Businesses are starting to understand that the value of a lost reputation can be far greater than the cost of remaining silent or going to court. As such, they are rethinking their crisis teams. Lawyers used to take the lead in crisis management, often maintaining silence to respect the legal process, all while client reputations unravelled. Today, communications strategists work in tandem with lawyers – before a crisis strikes – to assess and correct vulnerabilities, test policies and procedures and prepare communications strategies.
When it comes to issues management, just like in an earthquake, preparedness is key.
Let’s put to the test United Airlines’ overbooking policies and escalation procedures. When a passenger refuses to volunteer a seat, calling the police appears to be part of United’s escalation procedure, but it also means the airline relinquishes control over its own process.

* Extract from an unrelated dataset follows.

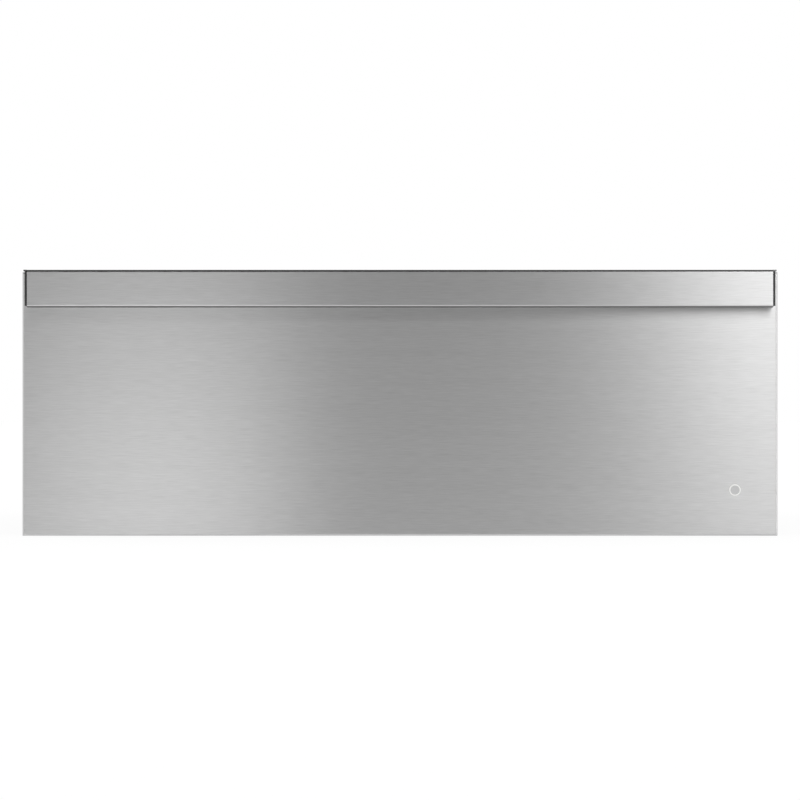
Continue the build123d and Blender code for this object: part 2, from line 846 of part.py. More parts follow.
with BuildPart() as slide_inner:
    # member fixed to the drawer's rail, its edges rolled into tracks under the inner balls
    with BuildSketch(track) as inner_section:
        with BuildLine():
            Line((inner_web, 0), (inner_web, inner_bend_w))
            CenterArc((inner_web - inner_bend, inner_bend_w), inner_bend, 0, half_turn - inner_rim)
            CenterArc((ball_u2, ball_w2), race_r, -inner_rim, inner_rim - inner_lip)
            mirror(about=Plane.XZ)
        trace(line_width=slide_sheet)
    extrude(inner_section.sketch, amount=slide_length)
    drill(lengthwise(rail_face), [(y, slide_z) for y in drawer_screw_y], screw_r + hole_gap)
write_pair(slide_inner, "slide_inner")


def ball_cage(web_u, tongue_end, tongue_w, ball_u, ball_w):
    """Cage strip with a tongue along each edge, cut away round its balls, and the balls."""
    strip = track.offset(cage_start - slide_start)
    edge_w = tongue_w + cage_sheet / 2
    slab(strip, (web_u, -edge_w), (web_u + cage_sheet, edge_w), cage_length)
    for side in (-1, 1):
        low = (web_u, side * tongue_w - cage_sheet / 2)
        high = (tongue_end, side * tongue_w + cage_sheet / 2)
        slab(strip, low, high, cage_length)
    first_ball = cage_start + (cage_length - (balls_per_row - 1) * ball_pitch) / 2
    places = [
        (cavity_half - ball_u, first_ball + i * ball_pitch, slide_z + side * ball_w)
        for i in range(balls_per_row)
        for side in (-1, 1)
    ]
    with Locations(*places):
        Sphere(ball_r + pocket_gap, mode=Mode.SUBTRACT)
    with Locations(*places):
        Sphere(ball_r)


with BuildPart() as ball_cage_outer:
    outer_web_u = slide_sheet + cage_gap
    ball_cage(outer_web_u, ball_u1 + cage_sheet, ball_w1, ball_u1, ball_w1)
write_pair(ball_cage_outer, "ball_cage_outer")

with BuildPart() as ball_cage_inner:
    inner_web_u = middle_u + slide_sheet / 2 + cage_gap
    inner_tongue_w = ball_w1 - race_r - slide_sheet / 2 - cage_gap - cage_sheet / 2
    ball_cage(inner_web_u, inner_web_u + cage_tongue, inner_tongue_w, ball_u2, ball_w2)
write_pair(ball_cage_inner, "ball_cage_inner")

with BuildPart() as slide_screws:
    # low-headed screws that hold the outer members
    for side in (-1, 1):
        seat = sideways(side * (cavity_half - slide_sheet), -side)
        screws(seat, [(-side * y, slide_z) for y in slide_screw_y], head=rivet_head)
slide_screws.part.label = "slide_screws"
export_step(slide_screws.part, "parts/slide_screws.step")

with BuildPart() as frame_screws:
    # through the frame's lip into the cavity's sides and ceiling
    for side in (-1, 1):
        seat = sideways(side * mouth_half, -side)
        screws(seat, [(-side * y, z) for y, z in frame_side_screws], head=rivet_head)
    under = Plane(origin=(0, 0, mouth_high), x_dir=(1, 0, 0), z_dir=(0, 0, -1))
    screws(under, [(x, -y) for x, y in frame_top_screws], head=rivet_head)
frame_screws.part.label = "frame_screws"
export_step(frame_screws.part, "parts/frame_screws.step")

# ---------------------------------------------------------------- drawer

rail_rear = brace_front - fit_gap
tab_screws = both_sides(rail_face - rail_tab / 2, spread(rail_bottom, rail_top, tab_row))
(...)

As we saw in the Chicago situation, that doesn’t serve the airline well.
It is a fact that few companies have responded as poorly to a crisis as United, but it is also a fact that few companies manage crises well.
In 2008, Canadian company Maple Leaf Foods was at the centre of a tainted meat scandal that killed 11 people. CEO Michael McCain released a video and held a news conference. In addition to an apology and offering condolences, McCain said, “Going through the crisis, there are two advisers I’ve paid no attention to: the first are the lawyers and the second are the accountants.”
That same year, McCain was named the Canadian Press’ Business Newsmaker for his handling of the crisis.
By contrast, XL Foods’ owners remained silent – even hiding – after E. coli contamination prompted the largest beef recall in Canadian history. Bad publicity plagued the company for years.
A recent crisis management case that will likely be studied for years is Volkswagen’s failure in properly responding to an emissions cheating scandal of its own making.
As for United Airlines, the company goes down in history as one of the world’s worst public relations disasters. The CEO’s response made all the difference.